Charlottesville Mayor Calls For Removal Of Confederate Monuments Nearly A Week After Deadly Rally And Protests


Just one day shy of a week following a deadly white supremacist rally and counter-protest in his city, Charlottesville Mayor Mike Signer called for Confederate monuments to be removed from the city’s downtown area. Included among the Confederate monuments the mayor wants to see removed is the Robert E. Lee statue in Emancipation Park, where the controversial “Unite the Right” rally took place last Saturday.

Charlottesville Mayor Signer made the recommendation that the confederate monuments be removed on Friday, calling last week’s deadly vehicle ramming of a crowd of counter-protesters a terrorist attack. As CNN reports, the mayor added that the City of Charlottesville must deny the “Nazis and the KKK and the so-called alt-right” the “lightning rods” that the Confederate monuments have become.

The right-wing terrorist attack that took place in Charlottesville last Saturday left 19 people injured and killed 32-year-old Heather Heyer, a counter-protester marching against alt-right hate.

“With the terrorist attack, these monuments were transformed from equestrian statues into lightning rods. We can, and we must, respond by denying the Nazis and the KKK and the so-called alt-right the twisted totem they seek. And so for the sake of public safety, public reassurance, to magnify Heather’s voice, and to repudiate the pure evil that visited us here, I am calling today for the removal of these Confederate statues from downtown Charlottesville.”

Heyer was killed and her fellow counter-protesters were injured when a car allegedly driven by 20-year-old alt-right supporter James Fields Jr. of Ohio plowed into a crowd last Saturday. The counter-protesters had been vocally opposing the message of the controversial white supremacist message of the “Unite the Right” rally, which had gathered to oppose the removal of the Robert E. Lee Confederate monument featured prominently at Emancipation Park, formerly Robert E. Lee Park.

The decision to remove the controversial statue was already made earlier this year, well before Charlottesville Mayor Mike Signer publicly called for Confederate monuments in his city to be taken down. The Charlottesville City Council approved the measure to remove the monument and rename the park where it stands earlier in 2017.

However, opponents of the Confederate monument’s removal filed a lawsuit to keep the iconic, nearly 100-year-old statue where it stands and a temporary injunction was issued in May. The injunction prevented the City of Charlottesville from removing the divisive Confederate monument for at least six months, and another hearing is slated for late August.

Last weekend’s “Unite the Right” rally in Charlottesville was organized to “defend” the statue of Confederate General Lee as well as promote white nationalist ideology.
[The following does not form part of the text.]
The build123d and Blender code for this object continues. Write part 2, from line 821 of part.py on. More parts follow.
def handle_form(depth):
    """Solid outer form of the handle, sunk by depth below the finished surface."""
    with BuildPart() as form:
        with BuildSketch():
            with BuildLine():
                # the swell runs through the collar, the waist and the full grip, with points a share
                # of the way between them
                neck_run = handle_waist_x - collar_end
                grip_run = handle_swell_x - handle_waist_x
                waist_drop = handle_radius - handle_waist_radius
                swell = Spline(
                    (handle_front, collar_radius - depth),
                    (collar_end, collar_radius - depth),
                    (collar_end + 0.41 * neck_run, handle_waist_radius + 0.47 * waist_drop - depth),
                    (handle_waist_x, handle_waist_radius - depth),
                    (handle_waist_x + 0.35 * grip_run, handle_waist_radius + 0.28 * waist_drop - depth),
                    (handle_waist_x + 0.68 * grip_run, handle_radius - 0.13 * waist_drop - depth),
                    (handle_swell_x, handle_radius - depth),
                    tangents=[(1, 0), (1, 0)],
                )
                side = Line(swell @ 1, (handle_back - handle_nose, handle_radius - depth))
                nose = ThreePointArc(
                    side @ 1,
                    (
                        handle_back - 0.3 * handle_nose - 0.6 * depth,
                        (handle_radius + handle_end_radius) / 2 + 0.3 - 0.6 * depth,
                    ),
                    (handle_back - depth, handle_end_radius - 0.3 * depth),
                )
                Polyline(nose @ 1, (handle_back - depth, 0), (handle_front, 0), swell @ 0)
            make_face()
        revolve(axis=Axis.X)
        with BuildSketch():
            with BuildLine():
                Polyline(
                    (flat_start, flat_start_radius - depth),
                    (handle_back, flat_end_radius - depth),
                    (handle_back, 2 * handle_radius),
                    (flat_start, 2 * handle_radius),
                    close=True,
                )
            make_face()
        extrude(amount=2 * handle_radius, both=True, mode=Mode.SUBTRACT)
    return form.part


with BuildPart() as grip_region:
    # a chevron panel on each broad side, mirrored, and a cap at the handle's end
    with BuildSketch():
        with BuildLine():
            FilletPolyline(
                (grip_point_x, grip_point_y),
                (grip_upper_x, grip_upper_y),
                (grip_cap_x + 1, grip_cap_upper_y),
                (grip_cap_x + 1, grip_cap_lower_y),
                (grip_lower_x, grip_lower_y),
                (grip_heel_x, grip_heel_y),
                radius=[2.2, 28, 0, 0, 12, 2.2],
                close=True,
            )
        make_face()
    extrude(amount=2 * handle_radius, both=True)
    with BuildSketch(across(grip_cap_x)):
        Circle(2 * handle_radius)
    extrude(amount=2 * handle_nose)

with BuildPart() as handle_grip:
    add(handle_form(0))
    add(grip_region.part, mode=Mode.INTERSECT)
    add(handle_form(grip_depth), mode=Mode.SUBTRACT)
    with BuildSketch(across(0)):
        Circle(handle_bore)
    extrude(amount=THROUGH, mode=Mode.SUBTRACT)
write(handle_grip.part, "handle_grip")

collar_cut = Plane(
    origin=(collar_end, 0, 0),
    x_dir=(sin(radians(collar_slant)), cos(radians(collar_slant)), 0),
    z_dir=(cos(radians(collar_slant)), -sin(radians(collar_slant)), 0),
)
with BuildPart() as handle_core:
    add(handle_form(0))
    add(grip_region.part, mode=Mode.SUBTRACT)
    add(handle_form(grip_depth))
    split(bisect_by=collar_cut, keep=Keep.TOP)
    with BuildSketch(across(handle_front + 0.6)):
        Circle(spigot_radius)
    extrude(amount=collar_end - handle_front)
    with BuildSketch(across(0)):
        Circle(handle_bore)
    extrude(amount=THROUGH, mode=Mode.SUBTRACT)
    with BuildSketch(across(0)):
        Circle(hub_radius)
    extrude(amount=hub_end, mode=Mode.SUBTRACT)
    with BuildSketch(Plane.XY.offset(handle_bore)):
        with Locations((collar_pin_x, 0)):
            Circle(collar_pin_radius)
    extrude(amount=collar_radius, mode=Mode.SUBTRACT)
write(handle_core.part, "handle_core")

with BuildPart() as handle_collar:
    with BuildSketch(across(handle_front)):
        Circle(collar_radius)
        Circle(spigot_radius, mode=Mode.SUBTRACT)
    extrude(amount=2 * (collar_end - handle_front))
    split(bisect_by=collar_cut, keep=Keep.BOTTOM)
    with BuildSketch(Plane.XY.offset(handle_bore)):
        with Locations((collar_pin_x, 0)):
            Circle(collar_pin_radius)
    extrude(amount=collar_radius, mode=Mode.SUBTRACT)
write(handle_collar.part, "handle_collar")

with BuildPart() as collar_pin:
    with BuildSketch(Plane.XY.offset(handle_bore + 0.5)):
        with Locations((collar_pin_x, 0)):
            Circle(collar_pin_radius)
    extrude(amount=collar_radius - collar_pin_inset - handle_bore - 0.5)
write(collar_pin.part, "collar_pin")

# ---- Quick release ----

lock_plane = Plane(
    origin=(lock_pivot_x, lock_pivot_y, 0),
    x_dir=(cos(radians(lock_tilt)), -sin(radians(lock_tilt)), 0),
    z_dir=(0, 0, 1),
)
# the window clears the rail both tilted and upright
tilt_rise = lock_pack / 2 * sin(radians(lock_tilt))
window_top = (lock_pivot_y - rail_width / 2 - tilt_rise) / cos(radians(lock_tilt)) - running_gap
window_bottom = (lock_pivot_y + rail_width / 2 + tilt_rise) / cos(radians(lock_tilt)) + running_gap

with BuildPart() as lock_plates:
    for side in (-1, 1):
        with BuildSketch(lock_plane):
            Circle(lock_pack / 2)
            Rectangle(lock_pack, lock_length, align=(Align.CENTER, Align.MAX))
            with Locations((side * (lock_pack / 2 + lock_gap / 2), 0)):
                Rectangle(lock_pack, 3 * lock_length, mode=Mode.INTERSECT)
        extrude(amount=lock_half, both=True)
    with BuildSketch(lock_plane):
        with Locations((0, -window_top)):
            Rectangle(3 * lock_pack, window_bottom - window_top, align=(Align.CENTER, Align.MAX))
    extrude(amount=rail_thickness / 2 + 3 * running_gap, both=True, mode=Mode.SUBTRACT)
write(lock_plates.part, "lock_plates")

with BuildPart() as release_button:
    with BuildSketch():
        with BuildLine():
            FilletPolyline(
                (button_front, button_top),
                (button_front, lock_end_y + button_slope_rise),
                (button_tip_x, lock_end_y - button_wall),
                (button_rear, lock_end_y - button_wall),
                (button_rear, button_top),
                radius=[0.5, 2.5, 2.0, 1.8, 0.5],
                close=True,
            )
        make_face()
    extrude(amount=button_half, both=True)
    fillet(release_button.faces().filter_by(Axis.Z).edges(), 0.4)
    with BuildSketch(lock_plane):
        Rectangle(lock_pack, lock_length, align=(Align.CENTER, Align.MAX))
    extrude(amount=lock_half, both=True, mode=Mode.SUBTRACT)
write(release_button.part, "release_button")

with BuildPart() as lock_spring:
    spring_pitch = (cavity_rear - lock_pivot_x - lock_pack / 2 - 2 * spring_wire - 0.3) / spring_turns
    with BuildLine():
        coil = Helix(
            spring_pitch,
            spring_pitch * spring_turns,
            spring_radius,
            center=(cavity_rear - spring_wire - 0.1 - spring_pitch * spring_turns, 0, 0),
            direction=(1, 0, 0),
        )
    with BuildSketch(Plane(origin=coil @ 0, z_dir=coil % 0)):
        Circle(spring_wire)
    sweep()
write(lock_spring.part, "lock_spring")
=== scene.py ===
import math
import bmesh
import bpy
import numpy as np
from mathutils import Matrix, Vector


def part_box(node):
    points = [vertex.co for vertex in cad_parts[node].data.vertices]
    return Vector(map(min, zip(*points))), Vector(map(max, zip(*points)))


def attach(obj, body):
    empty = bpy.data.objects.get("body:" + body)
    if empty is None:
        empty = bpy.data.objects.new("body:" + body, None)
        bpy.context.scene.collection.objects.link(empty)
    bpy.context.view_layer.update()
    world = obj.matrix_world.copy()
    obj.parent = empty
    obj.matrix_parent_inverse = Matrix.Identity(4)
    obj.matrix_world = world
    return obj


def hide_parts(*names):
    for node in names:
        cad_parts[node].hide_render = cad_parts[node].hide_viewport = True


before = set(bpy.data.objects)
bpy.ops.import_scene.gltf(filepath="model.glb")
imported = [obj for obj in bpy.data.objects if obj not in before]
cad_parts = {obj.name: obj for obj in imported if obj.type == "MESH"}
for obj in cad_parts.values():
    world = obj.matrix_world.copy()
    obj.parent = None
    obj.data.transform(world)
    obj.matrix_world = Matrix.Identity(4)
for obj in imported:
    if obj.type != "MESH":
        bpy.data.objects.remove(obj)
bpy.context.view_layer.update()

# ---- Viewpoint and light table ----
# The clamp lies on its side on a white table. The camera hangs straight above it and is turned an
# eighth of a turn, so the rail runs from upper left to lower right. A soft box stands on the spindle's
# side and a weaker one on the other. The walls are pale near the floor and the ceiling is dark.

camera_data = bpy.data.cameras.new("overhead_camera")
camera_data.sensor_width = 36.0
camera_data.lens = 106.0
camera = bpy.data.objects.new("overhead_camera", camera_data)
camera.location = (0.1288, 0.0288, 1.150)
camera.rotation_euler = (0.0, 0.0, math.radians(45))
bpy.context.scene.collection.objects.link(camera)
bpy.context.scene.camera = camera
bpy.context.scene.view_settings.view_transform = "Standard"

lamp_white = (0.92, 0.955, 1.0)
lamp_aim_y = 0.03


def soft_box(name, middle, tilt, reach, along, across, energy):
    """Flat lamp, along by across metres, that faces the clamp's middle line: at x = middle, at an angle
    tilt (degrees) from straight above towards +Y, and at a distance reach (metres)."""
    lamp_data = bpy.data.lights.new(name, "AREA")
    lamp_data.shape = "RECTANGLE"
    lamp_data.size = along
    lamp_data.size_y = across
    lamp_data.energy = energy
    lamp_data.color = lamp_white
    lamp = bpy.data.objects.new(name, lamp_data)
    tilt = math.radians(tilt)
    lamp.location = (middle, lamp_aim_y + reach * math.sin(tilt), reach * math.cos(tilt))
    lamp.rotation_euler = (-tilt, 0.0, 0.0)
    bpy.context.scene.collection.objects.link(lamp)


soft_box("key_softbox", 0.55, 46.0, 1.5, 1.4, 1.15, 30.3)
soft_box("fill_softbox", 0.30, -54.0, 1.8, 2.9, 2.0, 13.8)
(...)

A permit was issued to event organizers to hold their gathering in Emancipation Park on Saturday, but many participants arrived last Friday night and the situation in Charlottesville immediately descended into racist chants and torch-carrying chaos.
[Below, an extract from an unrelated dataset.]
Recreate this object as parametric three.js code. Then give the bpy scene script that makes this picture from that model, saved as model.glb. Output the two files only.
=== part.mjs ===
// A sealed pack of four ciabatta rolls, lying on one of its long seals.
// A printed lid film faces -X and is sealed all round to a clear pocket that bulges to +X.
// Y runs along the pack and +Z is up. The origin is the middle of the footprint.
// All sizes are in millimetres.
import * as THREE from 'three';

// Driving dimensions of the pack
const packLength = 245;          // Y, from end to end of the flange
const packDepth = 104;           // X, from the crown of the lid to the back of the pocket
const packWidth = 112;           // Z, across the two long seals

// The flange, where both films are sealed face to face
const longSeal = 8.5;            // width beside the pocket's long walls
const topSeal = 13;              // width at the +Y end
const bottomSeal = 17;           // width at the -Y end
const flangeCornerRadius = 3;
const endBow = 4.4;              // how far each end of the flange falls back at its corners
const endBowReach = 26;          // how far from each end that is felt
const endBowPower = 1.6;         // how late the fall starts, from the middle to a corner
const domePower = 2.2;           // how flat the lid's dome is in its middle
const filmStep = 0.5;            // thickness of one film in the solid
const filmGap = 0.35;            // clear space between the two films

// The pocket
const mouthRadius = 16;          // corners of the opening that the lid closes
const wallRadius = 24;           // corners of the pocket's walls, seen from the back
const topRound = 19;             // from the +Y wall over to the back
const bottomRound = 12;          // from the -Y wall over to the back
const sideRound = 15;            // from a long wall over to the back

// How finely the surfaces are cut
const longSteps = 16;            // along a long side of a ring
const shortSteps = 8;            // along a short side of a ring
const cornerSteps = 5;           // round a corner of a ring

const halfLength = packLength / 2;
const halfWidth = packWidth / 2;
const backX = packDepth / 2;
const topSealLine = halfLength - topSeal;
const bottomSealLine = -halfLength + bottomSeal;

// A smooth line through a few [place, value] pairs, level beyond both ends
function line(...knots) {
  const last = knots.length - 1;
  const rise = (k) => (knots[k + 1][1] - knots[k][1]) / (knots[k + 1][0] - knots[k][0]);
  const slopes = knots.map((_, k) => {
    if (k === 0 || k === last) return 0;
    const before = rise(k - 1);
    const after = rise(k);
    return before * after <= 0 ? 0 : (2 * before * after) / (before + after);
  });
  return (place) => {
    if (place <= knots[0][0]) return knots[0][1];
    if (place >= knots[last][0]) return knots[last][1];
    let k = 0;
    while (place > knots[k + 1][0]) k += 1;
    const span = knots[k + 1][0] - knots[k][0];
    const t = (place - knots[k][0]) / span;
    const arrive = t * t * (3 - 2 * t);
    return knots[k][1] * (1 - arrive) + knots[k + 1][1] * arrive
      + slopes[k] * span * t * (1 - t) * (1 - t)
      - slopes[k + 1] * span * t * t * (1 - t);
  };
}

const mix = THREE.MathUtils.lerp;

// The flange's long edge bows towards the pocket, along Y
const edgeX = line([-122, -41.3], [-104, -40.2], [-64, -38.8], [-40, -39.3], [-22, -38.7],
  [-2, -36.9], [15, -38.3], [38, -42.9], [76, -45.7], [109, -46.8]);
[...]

Alt-right participants in the “Unite the Right” rally, including members of neo-Nazi and white supremacist groups, marched on the University of Virginia in Charlottesville late last Friday, carrying tiki torches and chanting racist and Nazi phrases.

“Jews will not replace us! Blood and Soil!”

Charlottesville Mayor Mike Signer signaled today that his desire is to take the wind from the sails of devoted white supremacists by giving them no local Confederate monuments to rally around. It is possible that he will take a cue from Baltimore. That city was able to remove several Confederate monuments from within its borders earlier this week, avoiding violence by doing the deed quietly and under the cover of darkness.